Not that Johnson is some sort of a hermit. He is, for sure, compelled to write and record songs at a staggering pace. The Greenville-turned-Austin musician Ben Kweller uses three words to summarize Johnson’s ethos: always make art. In the music press, “prolific” is the word most attached to his name, as in “the prolific singer-songwriter Will Johnson.” Johnson shrugs off the tag, though he admits he is addicted to the “physical and emotional release” of songwriting. When he’s not on tour, he can often be found in the dining room of his North Austin home, writing lyrics and sketching out melodies while his toddler naps. After a series of busy days, tunes leave the room ten or twelve at a time.
But Johnson is prolific in another way: he’s constantly making new friends and turning them into collaborators.
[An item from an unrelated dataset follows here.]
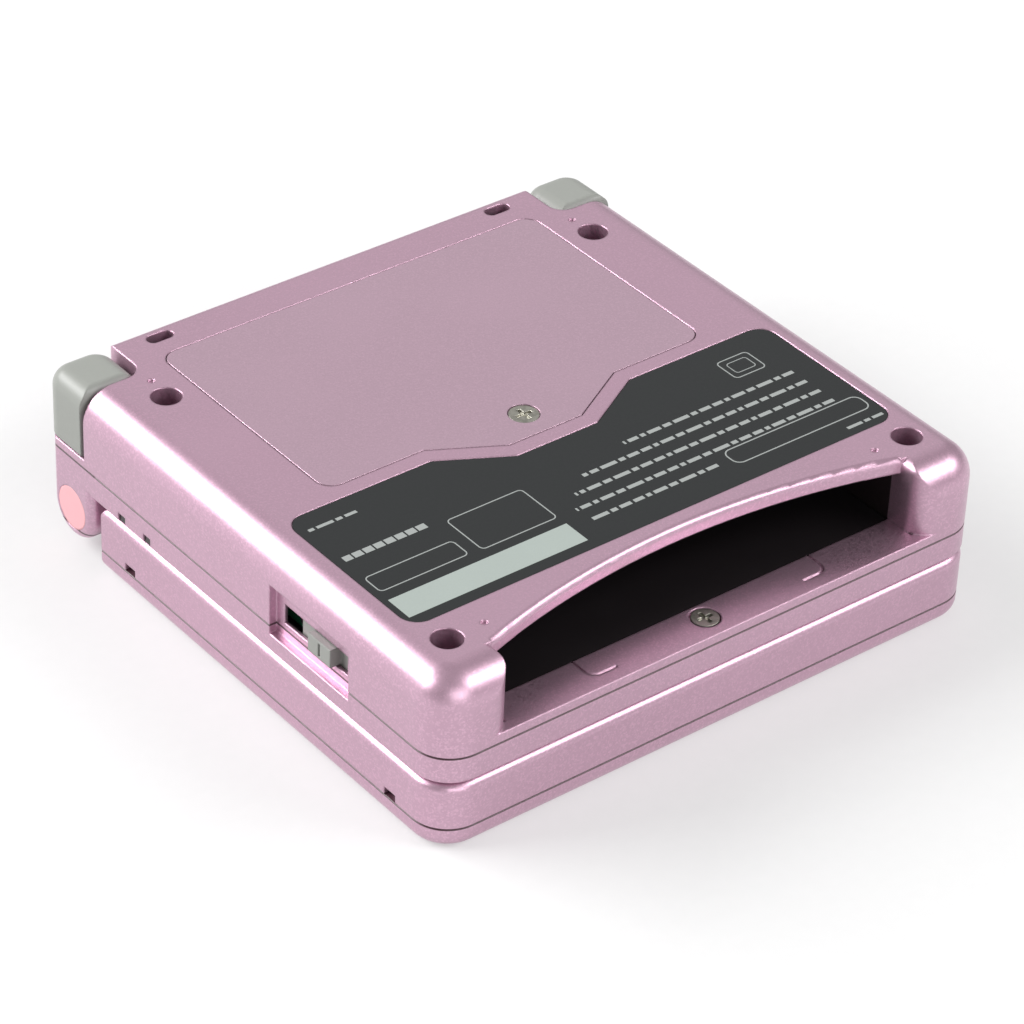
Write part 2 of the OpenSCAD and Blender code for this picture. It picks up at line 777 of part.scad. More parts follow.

Though Centro-Matic is his “main squeeze,” he also clocks time with the atmospheric South San Gabriel and with the Monsters of Folk, a supergroup featuring Johnson, the singer-songwriter M. Ward, My Morning Jacket front man Jim James, and Bright Eyes leader Conor Oberst. Scorpion, the solo record Johnson released in September, was recorded almost four years ago, but it sat around largely because he had so many other albums awaiting release—among them, Centro-Matic’s twelfth record, a set with Magnolia Electric Co.’s Jason Molina, and a Woody Guthrie tribute made with James and Son Volt’s Jay Farrar. Taking stock of Johnson’s long and eclectic list of collaborators, Paste magazine recently called him “the Kevin Bacon of indie rock,” though author Malcolm Gladwell’s notion of a “connector”—someone with a knack for getting to know people and putting them in touch with one another—may be even more apt. Johnson was knitting together social networks when Facebook was just a gleam in Mark Zuckerberg’s eye, and the Internet’s ability to amplify that talent goes a long way toward explaining his unlikely success.
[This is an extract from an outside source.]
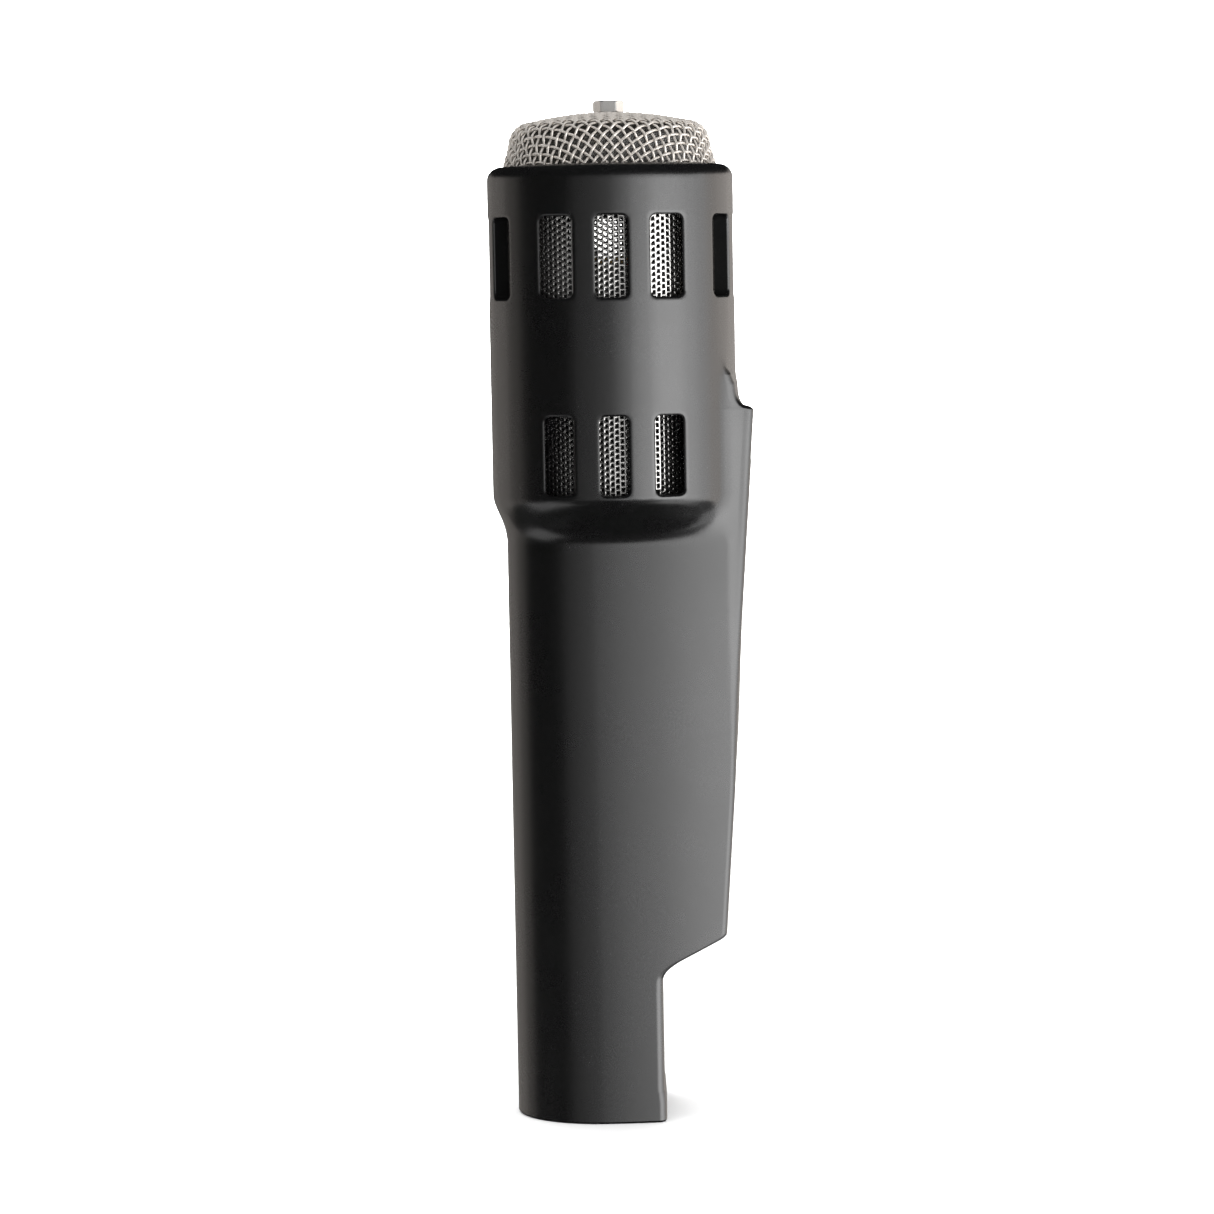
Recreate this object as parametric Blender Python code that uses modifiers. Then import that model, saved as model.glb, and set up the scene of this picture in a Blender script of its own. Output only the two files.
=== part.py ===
"""End-address ribbon microphone, built as an assembly of separate pieces.

Metres, +Z up. The origin is the middle of the whole outline in X and Y, at the level of the
connector end. The fin and its cover face +X, the rounded nose of the handle faces -X.
"""
import math

import bmesh
import bpy
from mathutils import Matrix, Vector

MM = 0.001
FIT_GAP = 0.3 * MM              # clearance between pieces that seat on each other

# Head: a round sleeve with four groups of sound slots in its upper half
HEAD_RADIUS = 28.7 * MM
HEAD_WALL = 3.3 * MM
HEAD_TOP = 222.9 * MM
RIM_ROUNDING = 3.0 * MM
SHOULDER_TOP = 147.0 * MM

# Handle: a teardrop section, round at the nose and flat at the back
NOSE_REACH = 24.8 * MM          # nose, measured forward from the head's axis
HANDLE_HALF = 16.8 * MM         # half of the greatest thickness
CROWN_X = -3.0 * MM             # where the section is thickest
NOSE_POWER = 2.35               # exponent of the nose's superellipse
FLANK_FALL = 4.2                # per metre: how fast the flanks close towards the back
HANDLE_WALL = 3.0 * MM
SHOULDER_HEIGHT = HEAD_RADIUS - HANDLE_HALF - 0.1 * MM    # as high as it steps in

# Fin: the box behind the handle, with its back leaning inwards towards the connector
FIN_TOP = 165.3 * MM
FIN_REACH = HEAD_RADIUS + 3.7 * MM      # back of the fin at its top, from the head's axis
FIN_TAPER = 0.0714
FIN_TOP_SLOPE = math.radians(40)
FIN_BOTTOM = 42.0 * MM          # height where the slanted underside meets the back
UNDERSIDE_REACH = 21.4 * MM
UNDERSIDE_SLOPE = math.radians(26)
FIN_EDGE_ROUNDING = 1.2 * MM
FIN_BLEND = 3.0 * MM            # hollow fillet between fin and head
UNDERSIDE_BLEND = 5.0 * MM
UNDERSIDE_CORNER = 1.7 * MM

# Connector tube
TUBE_BACK = 8.6 * MM
TUBE_EDGE_ROUNDING = 6.5 * MM
HEEL_HEIGHT = 7.0 * MM
HEEL_STEP = 0.4 * MM
END_CHAMFER = 0.5 * MM

# Sound slots, milled straight in from four sides
SLOT_PITCH = 12.7 * MM
SLOT_ROUNDING = 1.5 * MM
UPPER_SLOT_WIDTH = 7.6 * MM
UPPER_SLOT_HEIGHT = 18.7 * MM
UPPER_SLOT_Z = 201.8 * MM
LOWER_SLOT_WIDTH = 6.8 * MM
LOWER_SLOT_HEIGHT = 18.2 * MM
LOWER_SLOT_Z = 156.5 * MM

# Rear cover and its recess
COVER_TOP = 154.8 * MM
COVER_BOTTOM = 49.0 * MM
COVER_WIDTH = 17.0 * MM
COVER_THICKNESS = 1.7 * MM
COVER_PROUD = 0.2 * MM
COVER_CORNER = 2.0 * MM
COVER_LEDGE = 2.4 * MM          # width of the ledge that the cover lies on
COVER_SCREW_INSET = 3.6 * MM
COVER_SCREW_RADIUS = 1.0 * MM
COVER_SCREW_HEAD = 2.0 * MM
COVER_SCREW_LENGTH = 4.6 * MM

# Grille
GRILLE_RADIUS = HEAD_RADIUS - HEAD_WALL - 0.4 * MM
GRILLE_WALL = 0.9 * MM
GRILLE_RISE = 12.6 * MM         # crown above the head's rim
GRILLE_SKIRT = 4.4 * MM         # how far it reaches down into the head
SCREEN_GAP = 0.35 * MM
SCREEN_WALL = 0.4 * MM
RING_WIDTH = 2.2 * MM
RING_HEIGHT = 2.8 * MM
BRIDGE_WIDTH = 7.0 * MM
NUT_FLATS = 6.35 * MM
NUT_HEIGHT = 2.4 * MM
STUD_RADIUS = 1.4 * MM
STUD_HEAD_RADIUS = 2.8 * MM
STUD_HEAD_HEIGHT = 1.8 * MM

# Perforated liners and the plates that carry them
LINER_WALL = 0.5 * MM
UPPER_LINER_REACH = HEAD_RADIUS - HEAD_WALL - 2.2 * MM
UPPER_LINER_POWER = 2.5         # a squarish superellipse
LOWER_LINER_RADIUS = 0.878 * (HEAD_RADIUS - HEAD_WALL)   # clears the shoulder inside
DIVIDER_TOP = 187.0 * MM
DIVIDER_THICKNESS = 3.0 * MM
FLOOR_TOP = 146.9 * MM
FLOOR_THICKNESS = 2.0 * MM
LOWER_LINER_BOTTOM = 145.5 * MM

# Ribbon motor, lying across the head above the divider
MOTOR_LENGTH = 36.0 * MM        # along Y
YOKE_WIDTH = 25.0 * MM
YOKE_HEIGHT = 9.0 * MM
MAGNET_WIDTH = 5.2 * MM
MAGNET_HEIGHT = 5.0 * MM
POLE_THICKNESS = 1.6 * MM
RIBBON_WIDTH = 4.7 * MM
RIBBON_THICKNESS = 0.1 * MM
RIBBON_SIDE_GAP = 0.35 * MM
CLAMP_LENGTH = 4.0 * MM
CLAMP_THICKNESS = 1.6 * MM
CLAMP_SCREW_RADIUS = 0.7 * MM
ISOLATOR_RADIUS = 3.0 * MM
ISOLATOR_HEIGHT = 3.0 * MM

# Labyrinth behind the ribbon
LABYRINTH_RADIUS = 9.5 * MM
LABYRINTH_WALL = 1.5 * MM
FELT_LENGTH = 26.0 * MM

# Transformer
CORE_WIDTH = 24.0 * MM
CORE_DEPTH = 11.0 * MM
CORE_HEIGHT = 26.0 * MM
CORE_LEG = 6.0 * MM             # centre leg; the outer legs are half as wide
CORE_YOKE = 3.5 * MM
WINDING_DEPTH = 20.0 * MM
TRANSFORMER_TOP = 134.0 * MM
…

Before Johnson’s tentacles stretched nationwide, he was the Kevin Bacon of Denton. Born and raised in Missouri, he moved to Texas in the early nineties to attend the University of North Texas. He wasn’t enrolled in the school’s legendary music program (which later produced Norah Jones), but being in Denton at that time meant many a late night immersed in local music at such venues as Rick’s Place or the Argo, dive bars where you could see a polka band one night and an experimental punk group the next.
“There was a real sense of community,” Johnson says. “And there was a little bit of a musical blockade between Denton and Dallas bands. A band that did really well in Dallas wouldn’t do as great in Denton, and vice versa.” The separation wasn’t merely cultural. Johnson notes that the towns were divided by vast stretches of undeveloped land and that getting from one to the other wasn’t as easy as hopping on a toll road.
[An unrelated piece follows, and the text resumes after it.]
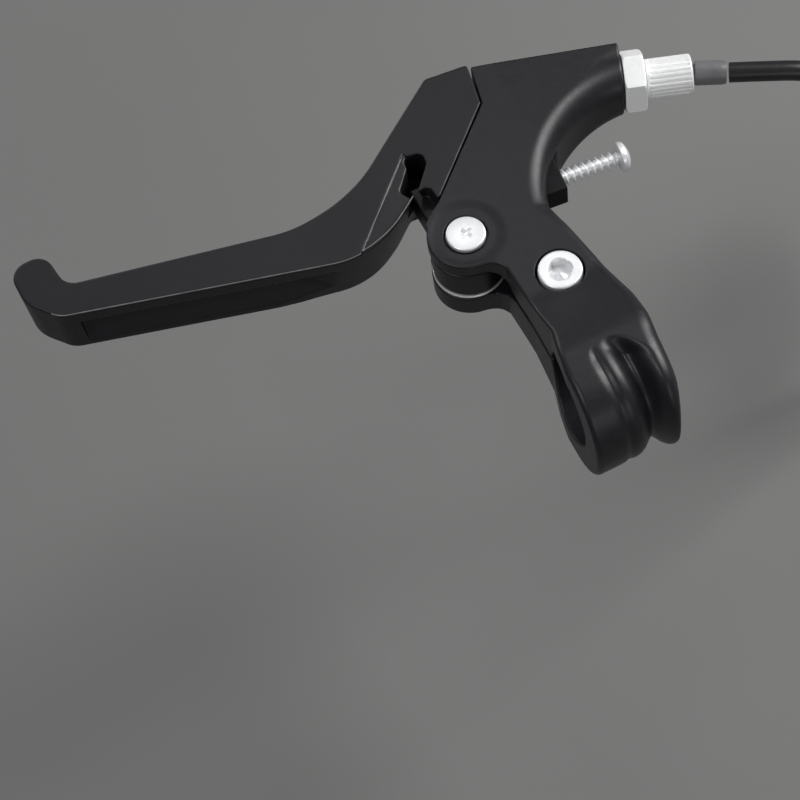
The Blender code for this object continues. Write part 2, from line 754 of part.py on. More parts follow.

A highway construction boom and Johnson himself helped bridge those gaps. While living in Denton, he played drums with Funland, one of the first Dallas rock bands of the time to ink a major-label deal. Before long, Johnson put school on hold and moved to Dallas. “I suppose I was trying to make friends and get to know people in a giant city,” he says.
One of those friends was Rhett Miller, who was launching the popular roots-rock band the Old 97’s. “Will was just the unassuming drummer back then,” says Miller. “But he was so generous. And he’s so low-key. It’s not as if he was running around championing himself as the center of this web he created. He was just this ubiquitous connector of the Dallas and Denton scenes.”
In 1995—a couple of years after Funland had left Arista Records and gone the independent route—Johnson wrote his first songs and began issuing cassette-only releases under the name Centro-Matic. Soon he had a rising national profile, and his eagerness to boost local groups began to make a difference. He’d talk about Denton bands in interviews and handpick low-profile acts to open Centro-Matic shows. Thanks partly to Johnson, Denton is now widely recognized as a perennial “new Austin,” a launching pad for semi-big-name acts like Midlake and Sarah Jaffe.
Despite the deep roots he’d planted in North Texas, after going through a divorce Johnson took up residence in Austin in 2002. But he still records regularly in and around Denton. Scorpion, for instance, was put together in the neighboring town of Argyle. Johnson says that recording in near-isolation during the winter inspired the album’s introspective feel. Scorpion is full of meditations on aging and fatherhood; many of the songs that came out of his dining room could have been set in his dining room. Johnson calls this sort of thing “personal music,” a putative genre that includes artists like Bonnie “Prince” Billy, Bon Iver, and Johnson’s fellow Central Texas transplants Bill Callahan and Iron & Wine.
“To me, the notion of personal music goes back to Woody Guthrie, Nick Drake, and early Neil Young,” Johnson says. In an age of digital ones and zeros, such unflinchingly stark music conveys extra power. “The more we’re connected to screens for hours on end, the more weight some of those voices carry. When I sit down and listen to a Callahan record, it’s a very cleansing experience. It’s a luxury to hear his voice, especially after a day feeling enslaved to technology.”
The irony is that in Johnson’s case, this inward-turning music is made possible by his gift for creating alliances. His discography looks like the hippest Facebook friends list ever. And online is where most people hear about Johnson: a Jim James or Conor Oberst fan will see his name linked to theirs and click over to his music. Which is why a guy who twenty years ago would have had a local following and a day job can tell a customs officer that he makes a living playing music.
And he’s not letting up anytime soon. After touring on Scorpion this fall, he hopes to record a new Centro-Matic set and release an album he’s already made with Pedro the Lion’s David Bazan under the moniker Overseas. In April, just in time for opening day, he’ll present an exhibition of his baseball paintings—another compulsion—at ground zero for Austin folk art, Yard Dog Gallery.
Still, even all that isn’t quite enough for Johnson. “It’s like books,” he says. “Most of us never get to read all the books we want to read. I don’t think I’ll ever get to create all the music I want to create. But I don’t sit around and take inventory of what I’ve done and what I haven’t. My job is waking up and making art. I’m lucky to sustain a living that way. Really lucky.”
Of course, some people make their own luck.